This week saw the launch of Sugi, an app enabling users to check the carbon impact of their investments.
What is Sugi
Sugi is the first platform in the UK allowing users to check the carbon impact of their investments. It allows them to compare with industry benchmarks with the goal of building a greener portfolio more aligned with their ethical values. Sugi’s founder is Josh Gregory who boasts a 10-year career in investment funds, green finance and conservation. From his experience, Gregory recognised a lack of clarity surrounding green investing, particularly within retail investment. Thus, he created Sugi.
The app targets retail investors and offers a free and straight-forward approach. Unlike ESG ratings, typically complex to use and targeted at experienced investors and asset managers, Sugi shows comprehensive benchmarks. It works with absolute numbers, presenting users the annual carbon impact of each investment alongside an industry average and carbon data for similar investments in the market.
Volume of Data
The app displays impact data for over 15,000 listed equities – 95% of the listed equities market. Additionally, it shows over 3,500 exchange traded funds (ETFs) and certain actively managed funds.
How Does it Work
Users link their investment portfolios, which can include ISAs and SIPPs, to Sugi via Moneyhub’s Open Finance API, enabling them to access personalised impact data. Moneyhub, a market-leading Open Finance data, intelligence and payments platform, connects to more than 80 online investment platforms, covering the majority of the UK market. Moneyhub’s Open Finance data and intelligence API powers the app. This gives users access to the most comprehensive financial data connections on the market.

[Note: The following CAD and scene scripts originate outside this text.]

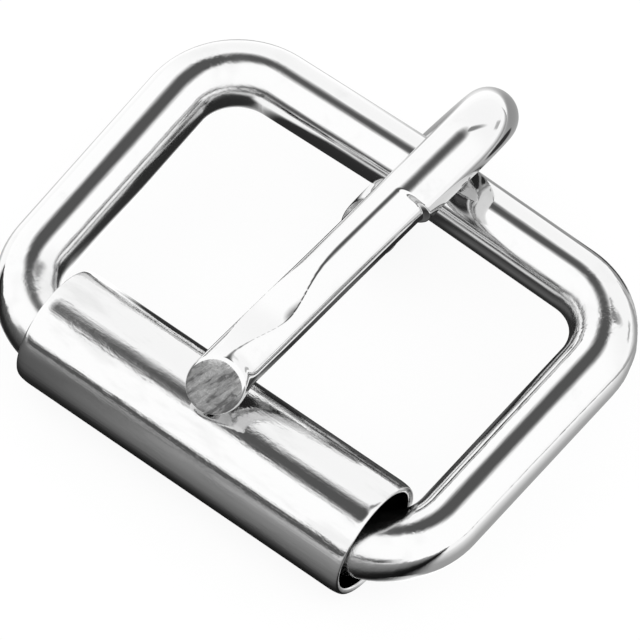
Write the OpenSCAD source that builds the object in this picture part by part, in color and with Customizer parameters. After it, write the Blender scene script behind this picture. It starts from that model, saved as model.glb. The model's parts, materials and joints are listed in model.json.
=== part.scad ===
// Roller buckle for a 25 mm strap: a closed frame of round wire, a rolled
// sheet tube that turns freely on the near bar, and a wire tongue whose eye
// swings on the far bar. It is modelled as it lies on a table: the roller and
// the underside of the eye touch z = 0, which tilts the frame a little.
// X runs along the two bars, +Y points from the roller to the tongue bar.

/* [Frame] */
// Diameter of the round wire that the frame is bent from
frame_wire_d = 4; // [3.4:0.1:5]
// Clear width between the two sides at the roller, for the strap
inner_w = 25.3; // [22:0.1:42]
// Clear length between the roller bar and the tongue bar
inner_l = 17.65; // [15:0.05:30]
// Inner bend radius of the two corners at the tongue bar
tongue_corner_r = 2.4; // [1.5:0.1:5]
// Inner bend radius of the two corners at the roller bar
roller_corner_r = 2.6; // [1.5:0.1:2.6]
// Slope of each half of the two bars away from square, in degrees: the
// middle of the tongue bar stands out and the sides spread towards it
bar_slope = 1.3; // [0:0.1:1.3]

/* [Roller] */
// Radial play between the roller bar and the bore of the roller, which leaves
// room for the bends of the frame in the ends of the bore
roller_play = 1.3; // [1.3:0.05:1.6]
// Thickness of the sheet that the roller is rolled from
roller_wall = 0.4; // [0.3:0.05:1]
// Lengthwise play of the roller between the two sides of the frame
roller_end_play = 1.9; // [1.9:0.1:4]
// How far the roller has slid along its bar towards +X
roller_slide = 0.8; // [0:0.1:0.8]
// Depth by which the ends of the roller are turned in
roller_turn_in = 0.12; // [0.05:0.01:0.15]
// Length over which each end is turned in
roller_turn_l = 1.2; // [0.6:0.1:2]
// Gap left between the bar and the inside of the roller that carries it
roller_gap = 0.65; // [0.6:0.05:0.8]
// Side of the bore that the bar lies on, in degrees from straight below
roller_lean = 40; // [10:1:45]

/* [Tongue] */
// Diameter of the wire of the tongue
tongue_wire_d = 3.5; // [2.5:0.1:4]
// Radial play between the tongue bar and the eye
eye_play = 0.67; // [0.4:0.01:1]
// Gap left between the bar and the bottom of the eye that carries it
eye_gap = 0.2; // [0.1:0.05:0.3]
// Sideways step from the upper leg of the eye to its lower leg
eye_step = 3.9; // [3.6:0.1:4.5]
// Place of the eye's middle along the bar
eye_x = -0.16; // [-3:0.01:3]
// Bend radius of the wire's end, which closes the eye round the bar
close_r = 4.4; // [4.3:0.1:4.8]
// How far the wire's end is bent up on the near side of the bar, in degrees
close_turn = 70; // [60:5:100]
// Swing of the whole tongue to the side, in degrees, tip towards -X
tongue_swing = 3.4; // [0:0.1:5]
// Gap left between the tongue and the roller that it rests on
tongue_gap = 0.15; // [0.1:0.05:0.3]
// How far the middle of the cut tip reaches beyond the roller's axis
tip_reach = 0.2; // [-0.5:0.1:1.5]
// Slant of the cut tip, in degrees away from a square cut
tip_slant = 30; // [10:1:40]

/* [Hidden] */
$fn = 96;

// Frame outline, in its own plane, with the roller bar's middle at the origin
wire_r = frame_wire_d / 2;
half_w = inner_w / 2 + wire_r;
bar_pitch = inner_l + frame_wire_d;
near_bend = roller_corner_r + wire_r;
far_bend = tongue_corner_r + wire_r;

// Roller
roller_bore_r = wire_r + roller_play;
roller_r = roller_bore_r + roller_wall;
roller_l = inner_w - roller_end_play;
roller_off = roller_play - roller_gap;
roller_y = roller_off * sin(roller_lean);
roller_z = roller_off * cos(roller_lean);

// Eye of the tongue: a ring of wire round the bar, leaning along the bar
tongue_r = tongue_wire_d / 2;
eye_h = wire_r + eye_play + tongue_r;
eye_r = norm([eye_step / 2, eye_h]);
eye_lean = atan2(eye_step / 2, eye_h);
eye_y = bar_pitch / cos(bar_slope);
eye_z = eye_play - eye_gap;

// Slope of the shaft, from the top of the eye up onto the roller
reach_y = eye_y - roller_y;
roller_to_eye_z = roller_z - eye_z;
reach_in_plane = reach_y * cos(eye_lean);
shaft_to_roller = roller_r + tongue_r + tongue_gap;
shaft_slope = asin((shaft_to_roller - eye_h) / norm([reach_in_plane, roller_to_eye_z]))
    + atan2(roller_to_eye_z, reach_in_plane);
shaft_l = (reach_y + tip_reach + eye_r * sin(shaft_slope)) / cos(shaft_slope);

// Tilt of the frame on the table: each step places the eye's lowest point,
// which depends a little on the tilt itself, level with the roller's
function eye_low(tilt) =
    eye_r * norm([sin(tilt), cos(tilt) * cos(eye_lean)]) + tongue_r;
function rest_tilt(tilt, steps) = steps == 0 ? tilt :
    rest_tilt(asin((eye_low(tilt) - roller_r + (roller_z - eye_z) * cos(tilt))
        / reach_y), steps - 1);
tilt = rest_tilt(0, 8);

// Place of the frame's own plane on the table, centred on the whole buckle
function turned_y(y, z) = y * cos(tilt) - z * sin(tilt);
function turned_z(y, z) = y * sin(tilt) + z * cos(tilt);
lift = roller_r - turned_z(roller_y, roller_z);
eye_far = eye_r * norm([cos(tilt), sin(tilt) * cos(eye_lean)]) + tongue_r;
back_edge = turned_y(eye_y, eye_z) + eye_far;
front_edge = turned_y(roller_y, roller_z) - roller_r;
shift_y = -(back_edge + front_edge) / 2;

// Puts a piece from the frame's own plane onto the table
module laid() {
    translate([0, shift_y, lift])
        rotate([tilt, 0, 0])
            children();
}

// Straight wire along X, starting at the origin
module wire_x(length, radius) {
    rotate([0, 90, 0])
        cylinder(h = length, r = radius);
}

// Straight wire along Y, starting at the origin
module wire_y(length, radius) {
    rotate([-90, 0, 0])
        cylinder(h = length, r = radius);
}

// Wire bent round the origin in the XY plane, from +X towards +Y
module wire_arc(bend_r, radius, turn) {
    rotate_extrude(angle = turn, $fn = 192)
        translate([bend_r, 0])
            circle(r = radius);
}

// One half of the frame at +X, square in itself: half of the roller bar, a
// corner, a side, a corner and half of the tongue bar. Both bars run on a
// little past the middle, where half() cuts them.
module square_half() {
    past = wire_r;
    translate([-past, 0, 0])
        wire_x(past + half_w - near_bend, wire_r);
    translate([half_w - near_bend, near_bend, 0])
        rotate([0, 0, -90])
            wire_arc(near_bend, wire_r, 90);
    translate([half_w, near_bend, 0])
        wire_y(bar_pitch - near_bend - far_bend, wire_r);
    translate([half_w - far_bend, bar_pitch - far_bend, 0])
        wire_arc(far_bend, wire_r, 90);
    translate([-past, bar_pitch, 0])
        wire_x(past + half_w - far_bend, wire_r);
}

// That half turned a little outwards and cut off square at the middle
module half() {
    beyond = 2 * (half_w + bar_pitch);
    difference() {
        rotate([0, 0, -bar_slope])
            square_half();
        translate([-beyond, -beyond / 2, -beyond / 2])
            cube(beyond);
    }
}

// Closed frame of one wire, in two halves that meet in the middle of each bar
module frame() {
    color("silver")
        laid()
            for (side = [0, 1])
                mirror([side, 0, 0])
                    half();
}

// Half section of the roller's wall: a straight tube with both ends turned in
module roller_section() {
    mid = roller_l / 2 - roller_turn_l;
    end = roller_l / 2;
    polygon([
        [roller_bore_r, -mid],
        [roller_bore_r - roller_turn_in, -end],
        [roller_r - roller_turn_in, -end],
        [roller_r, -mid],
        [roller_r, mid],
        [roller_r - roller_turn_in, end],
        [roller_bore_r - roller_turn_in, end],
        [roller_bore_r, mid]
    ]);
}

// Sheet tube that turns on the roller bar
module roller() {
    color("gainsboro")
        laid()
            translate([roller_slide, roller_y, roller_z])
                rotate([0, 90, 0])
                    rotate_extrude($fn = 192)
                        roller_section();
}

// Straight shaft along +Y, its far end cut off at a slant
module shaft() {
    past = 2 * tongue_wire_d;
    difference() {
        wire_y(shaft_l + past / 2, tongue_r);
        translate([0, shaft_l, 0])
            rotate([0, 0, -tip_slant])
                translate([-past, 0, -past])
                    cube(2 * past);
    }
}

// Half ring and shaft in one plane, the ring centred on the origin: the shaft
// sets off along +Y from the top of the ring, and the ring runs back from there
// round the outside to its bottom. The wire's end then bends up again, until it
// is under the shaft.
module hook() {
    mirror([0, 1, 0])
        wire_arc(eye_r, tongue_r, 180);
    translate([eye_r, 0, 0])
        shaft();
    translate([close_r - eye_r, 0, 0])
        mirror([1, 0, 0])
            wire_arc(close_r, tongue_r, close_turn);
}

// Wire tongue that swings on the tongue bar, in a plane that leans along it
module tongue() {
    color("lightgray")
        laid()
            translate([eye_x, eye_y, eye_z])
                rotate([0, 0, -tongue_swing])
                    rotate([0, eye_lean, 0])
                        rotate([90, 0, 90])
                            rotate([0, 0, 90 - shaft_slope])
                                hook();
}

frame();
roller();
tongue();
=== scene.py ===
import json
import math

import bpy
from mathutils import Matrix


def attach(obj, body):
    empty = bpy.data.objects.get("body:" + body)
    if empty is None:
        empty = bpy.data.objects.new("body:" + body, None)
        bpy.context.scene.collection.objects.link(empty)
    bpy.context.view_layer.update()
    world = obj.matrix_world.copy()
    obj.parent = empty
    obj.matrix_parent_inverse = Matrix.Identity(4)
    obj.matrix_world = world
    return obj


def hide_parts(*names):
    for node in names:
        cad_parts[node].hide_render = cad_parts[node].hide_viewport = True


bl_info = {
    "name": "Roller Buckle",
    "version": (1, 0, 0),
    "blender": (4, 5, 0),
    "location": "3D View > Sidebar > Buckle",
    "description": "Finishes a wire-framed roller buckle and lights it on a pale table",
    "category": "Object",
}

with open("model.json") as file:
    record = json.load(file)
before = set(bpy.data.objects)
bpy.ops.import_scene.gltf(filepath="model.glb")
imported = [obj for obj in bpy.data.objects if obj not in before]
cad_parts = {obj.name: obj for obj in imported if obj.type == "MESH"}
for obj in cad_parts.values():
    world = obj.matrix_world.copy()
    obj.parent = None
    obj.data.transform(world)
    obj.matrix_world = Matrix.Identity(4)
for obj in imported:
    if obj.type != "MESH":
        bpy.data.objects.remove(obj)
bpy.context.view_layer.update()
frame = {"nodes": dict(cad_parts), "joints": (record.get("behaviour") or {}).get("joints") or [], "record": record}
MM = 0.001
QUARTER_TURN = math.pi / 2

# From the frame: the joints' places, and how far the plane of the wire frame is tilted on the table
JOINTS = {joint["name"]: joint["pos_m"] for joint in frame["joints"]}
MOUNTS = {mount["name"]: mount for mount in frame["record"]["mounts"]}
_, PLANE_DEPTH, PLANE_RISE = MOUNTS["strap_fold"]["axis"]
TILT = math.atan2(PLANE_RISE, PLANE_DEPTH)


# Shader nodes


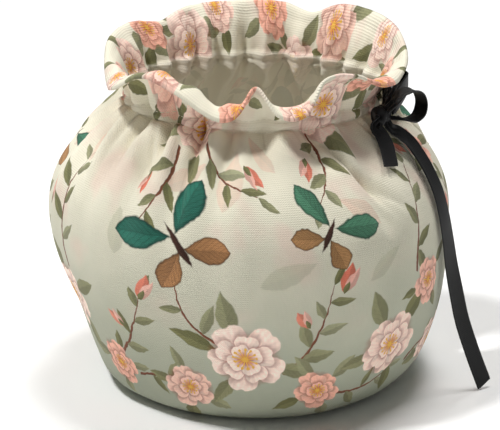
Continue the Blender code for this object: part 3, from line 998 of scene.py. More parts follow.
def flat_width():
    """The flat width of a panel in millimetres: half the way round the belly."""
    belly = max(WALL, key=lambda station: station.radius)
    return math.pi * belly.radius


def grid_normals(points):
    """Unit normals of a grid of points, on the side from which its columns run right and its rows up."""
    return unit(np.cross(np.gradient(points, axis=1), np.gradient(points, axis=0)))


def thick_sheet(name, points, thickness, flat):
    """A closed mesh of a sheet with rounded edges, from a grid of points on its middle surface. Every
    vertex keeps its place on the flat cloth in an attribute."""
    half = (grid_normals(points) * thickness[..., None] / 2).reshape(-1, 3)
    index = np.arange(points[..., 0].size).reshape(points.shape[:2])
    size = index.size
    quads = np.stack((index[:-1, :-1], index[:-1, 1:], index[1:, 1:], index[1:, :-1]), axis=-1).reshape(-1, 4)

    around = np.concatenate((index[0, :], index[1:, -1], index[-1, -2::-1], index[-2:0:-1, 0]))
    inward = np.concatenate((index[1, :], index[1:, -2], index[-2, -2::-1], index[-2:0:-1, 1]))
    points, flat = points.reshape(-1, 3), flat.reshape(-1, 3)
    outward = unit(points[around] - points[inward])
    edge = points[around] + outward * thickness.reshape(-1, 1)[around] / 2
    middle = 2 * size + np.arange(len(around))
    after = np.roll(middle, -1)
    around_after = np.roll(around, -1)
    outer_strip = np.stack((around_after, around, middle, after), axis=-1)
    inner_strip = np.stack((after, middle, around + size, around_after + size), axis=-1)
    faces = np.concatenate((quads, quads[:, ::-1] + size, outer_strip, inner_strip))
    vertices = np.concatenate((points + half, points - half, edge))
    mesh = bpy.data.meshes.new(name)
    mesh.from_pydata(vertices.tolist(), [], faces.tolist())
    mesh.shade_smooth()
    flat = np.concatenate((flat, flat, flat[around]))
    store(mesh, "cloth_mm", "FLOAT_VECTOR", "POINT", flat)
    side = np.concatenate((np.ones(size), np.zeros(size), np.full(len(around), 0.5)))
    store(mesh, "right_side", "FLOAT", "POINT", side)
    return mesh, faces, flat


def store(mesh, name, kind, domain, values):
    """Keeps values on a mesh as a named attribute."""
    made = mesh.attributes.new(name, kind, domain)
    key = {"FLOAT": "value", "FLOAT_VECTOR": "vector", "FLOAT_COLOR": "color"}[kind]
    made.data.foreach_set(key, np.ascontiguousarray(values, np.float32).ravel())


def new_piece(name, mesh, material):
    """Makes an object of a mesh, which rides with the cosy."""
    mesh.materials.append(material)
    piece = bpy.data.objects.new(name, mesh)
    bpy.context.scene.collection.objects.link(piece)
    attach(piece, BODY)
    return piece


def leaf_motif(kind, s, t, heading, length, width, colour, opacity=1.0, veins=0.5, edge=0.0):
    """A leaf, petal or wing that starts at a point of the cloth and runs along a heading."""
    half = length / 2
    centre = step(s, t, heading, half)
    return Motif(kind, *centre, heading, half, width, (width, veins, edge), colour, opacity)


def branch_motifs(branch, colours, rng):
    """A twig and the leaves that it bears, in pairs that get smaller towards its tip."""
    half = branch.length / 2
    centre = step(branch.s, branch.t, branch.heading, half)
    form = (branch.bend / half, TWIG_HALF_WIDTH / half, 0.0)
    yield Motif("twig", *centre, branch.heading, half, TWIG_ROOM, form, colours.twig, 1.0)
    for number in range(branch.leaves):
        share = FIRST_LEAF + (1 - FIRST_LEAF) * number / max(branch.leaves - 1, 1)
        place = share * 2 - 1
        spot = step(*centre, branch.heading, half * place)
        spot = step(*spot, branch.heading + 90, branch.bend * (1 - place * place))
        side = 1 if number % 2 else -1
        splay = 0 if number == branch.leaves - 1 else side * rng.uniform(*LEAF_SPLAY)
        length = branch.leaf * (FIRST_LEAF_SIZE - LEAF_SHRINKS * share) * rng.uniform(*LEAF_LENGTH)
        colour = blend(colours.leaf_olive, colours.leaf_sage, rng.random())
        yield leaf_motif("leaf", *spot, branch.heading + splay, length, rng.uniform(*LEAF_WIDTH), colour)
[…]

Sugi’s CEO and Founder, Josh Gregory highlights the positive impact of COVID for accelerating awareness and demand for green investment. Although there is definitely a demand (54% of UK investors looking for positive impact investments), a lot of this is currently lip service.
He explains, “the reasons for this vary. Sustainable investing is full of jargon and investors are rightly concerned about greenwashing. Another problem is ESG ratings: they’re meant to simplify complex issues but are themselves very confusing – even for experienced retail investors. All of this ultimately stops more people getting involved.
“By providing users with simple, objective data, Sugi aims to make green investing easier, understandable and more accessible for everyone.”
Sugi has plans to introduce a wider range of funds and more environmental data in the coming months.